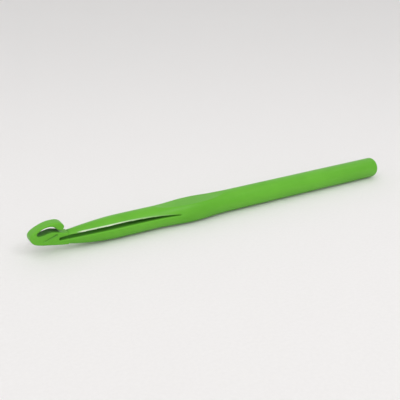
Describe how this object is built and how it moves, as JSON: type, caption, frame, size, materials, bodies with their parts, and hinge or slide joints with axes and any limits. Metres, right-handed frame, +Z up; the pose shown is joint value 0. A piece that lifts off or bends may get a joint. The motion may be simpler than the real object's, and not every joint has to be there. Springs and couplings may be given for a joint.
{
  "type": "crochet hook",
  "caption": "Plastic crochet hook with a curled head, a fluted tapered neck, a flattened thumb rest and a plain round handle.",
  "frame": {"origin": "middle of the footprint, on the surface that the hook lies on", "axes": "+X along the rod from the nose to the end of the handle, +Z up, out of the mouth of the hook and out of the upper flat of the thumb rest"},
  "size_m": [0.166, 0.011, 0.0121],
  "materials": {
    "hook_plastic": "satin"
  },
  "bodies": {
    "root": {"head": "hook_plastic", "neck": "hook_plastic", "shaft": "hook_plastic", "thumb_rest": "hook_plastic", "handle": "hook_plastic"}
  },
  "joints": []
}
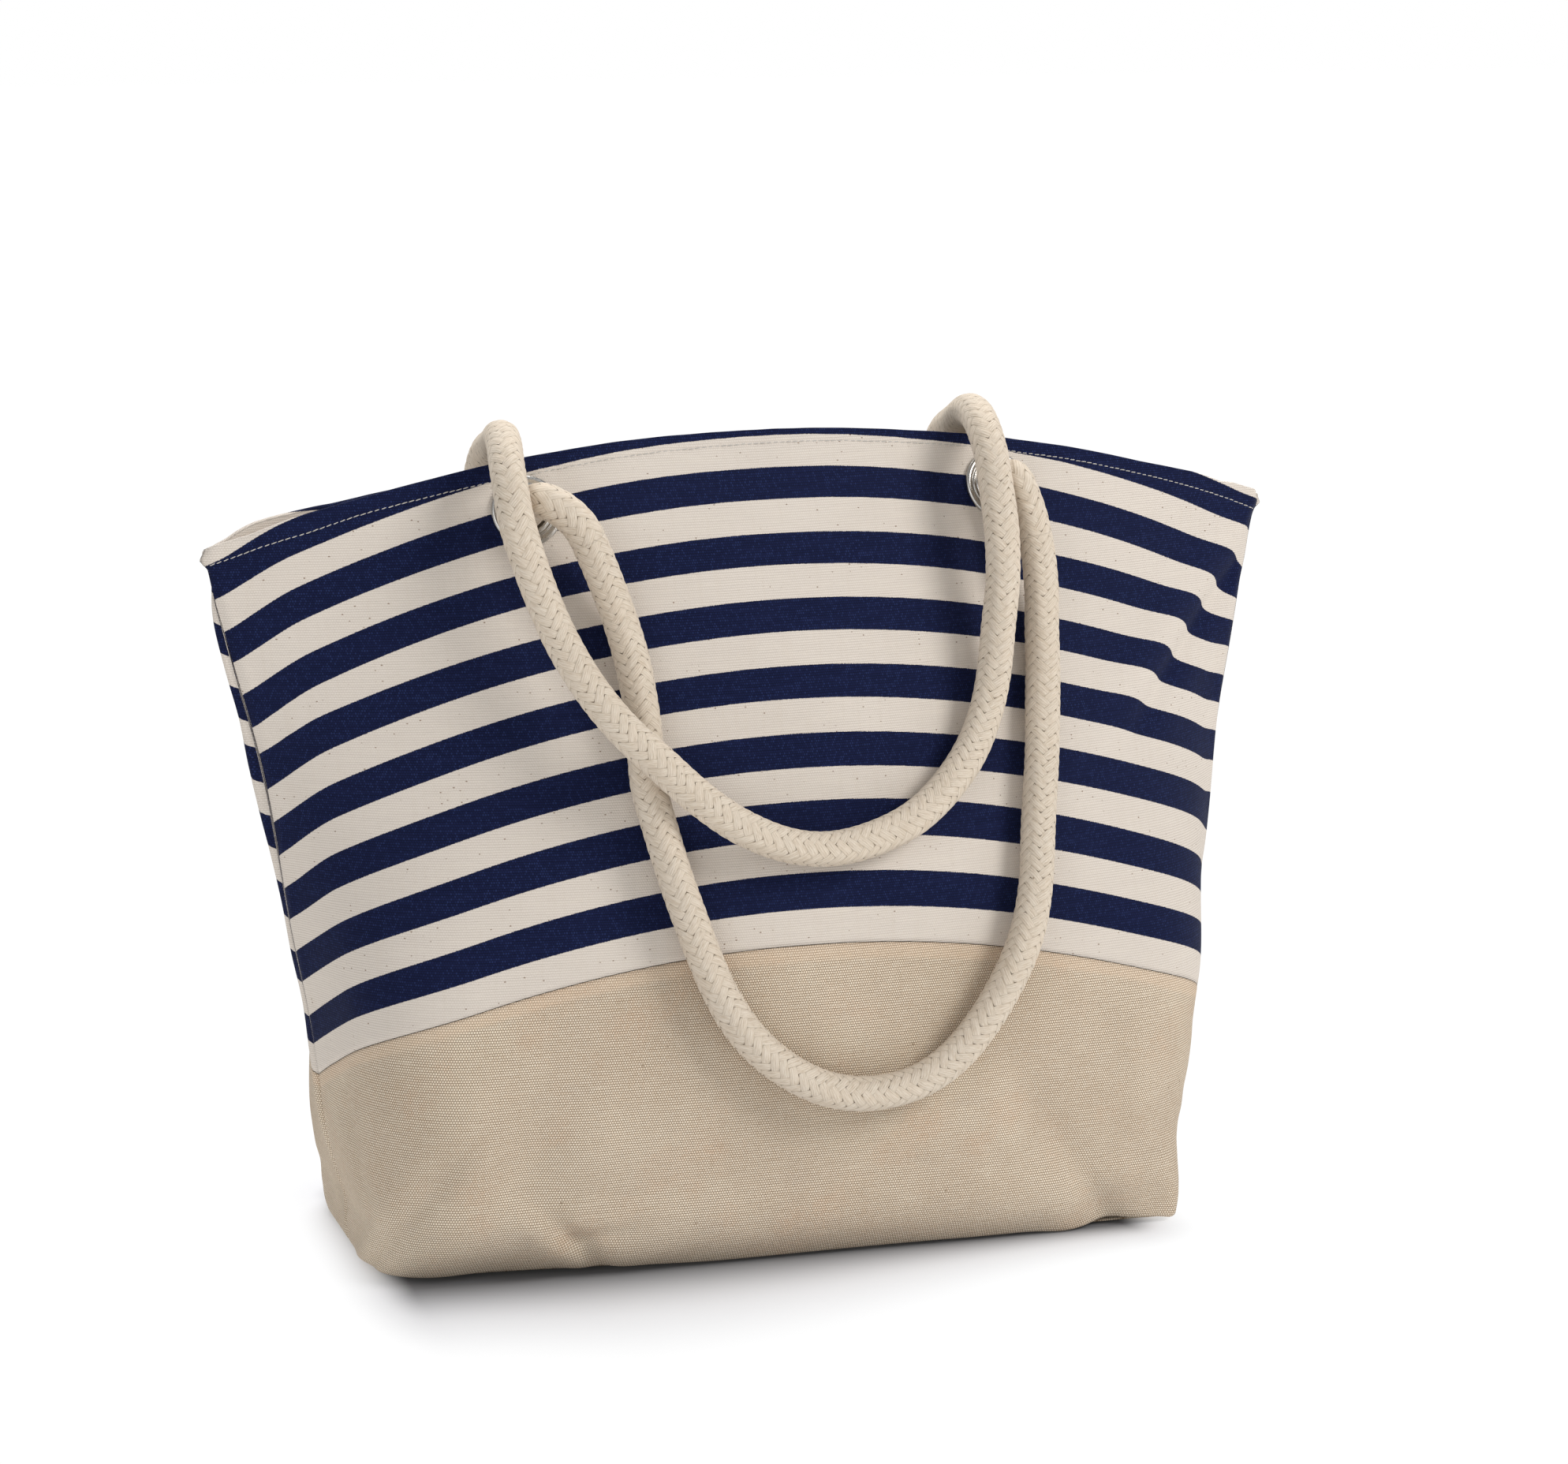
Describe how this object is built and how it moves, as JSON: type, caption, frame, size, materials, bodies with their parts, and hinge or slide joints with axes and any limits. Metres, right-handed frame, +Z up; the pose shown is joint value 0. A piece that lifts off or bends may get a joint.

________________________

• Written exercise: Quote the entire listing above exactly.

• Full output:
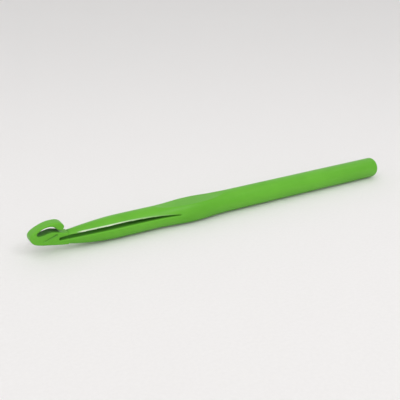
Describe how this object is built and how it moves, as JSON: type, caption, frame, size, materials, bodies with their parts, and hinge or slide joints with axes and any limits. Metres, right-handed frame, +Z up; the pose shown is joint value 0. A piece that lifts off or bends may get a joint. The motion may be simpler than the real object's, and not every joint has to be there. Springs and couplings may be given for a joint.
{
  "type": "crochet hook",
  "caption": "Plastic crochet hook with a curled head, a fluted tapered neck, a flattened thumb rest and a plain round handle.",
  "frame": {"origin": "middle of the footprint, on the surface that the hook lies on", "axes": "+X along the rod from the nose to the end of the handle, +Z up, out of the mouth of the hook and out of the upper flat of the thumb rest"},
  "size_m": [0.166, 0.011, 0.0121],
  "materials": {
    "hook_plastic": "satin"
  },
  "bodies": {
    "root": {"head": "hook_plastic", "neck": "hook_plastic", "shaft": "hook_plastic", "thumb_rest": "hook_plastic", "handle": "hook_plastic"}
  },
  "joints": []
}
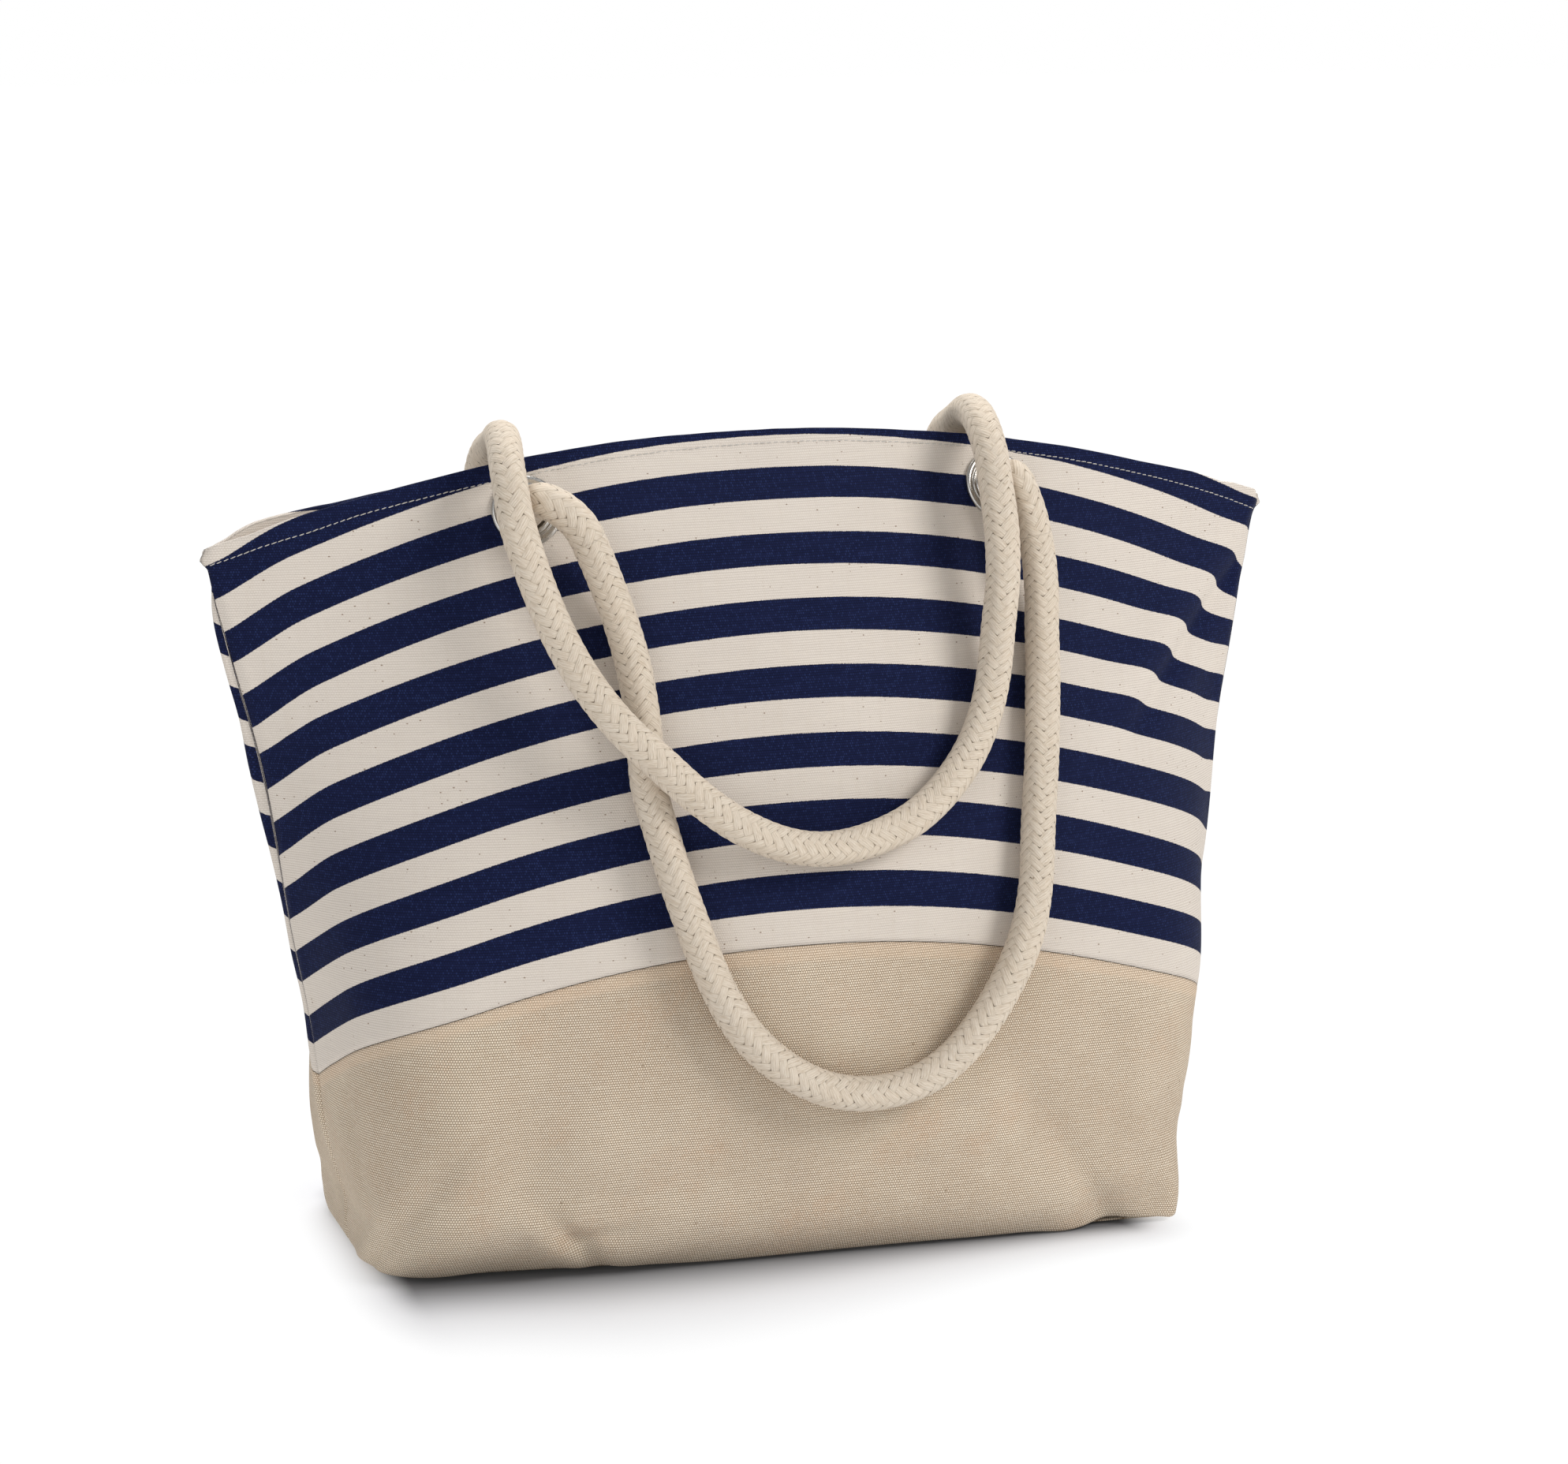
Describe how this object is built and how it moves, as JSON: type, caption, frame, size, materials, bodies with their parts, and hinge or slide joints with axes and any limits. Metres, right-handed frame, +Z up; the pose shown is joint value 0. A piece that lifts off or bends may get a joint.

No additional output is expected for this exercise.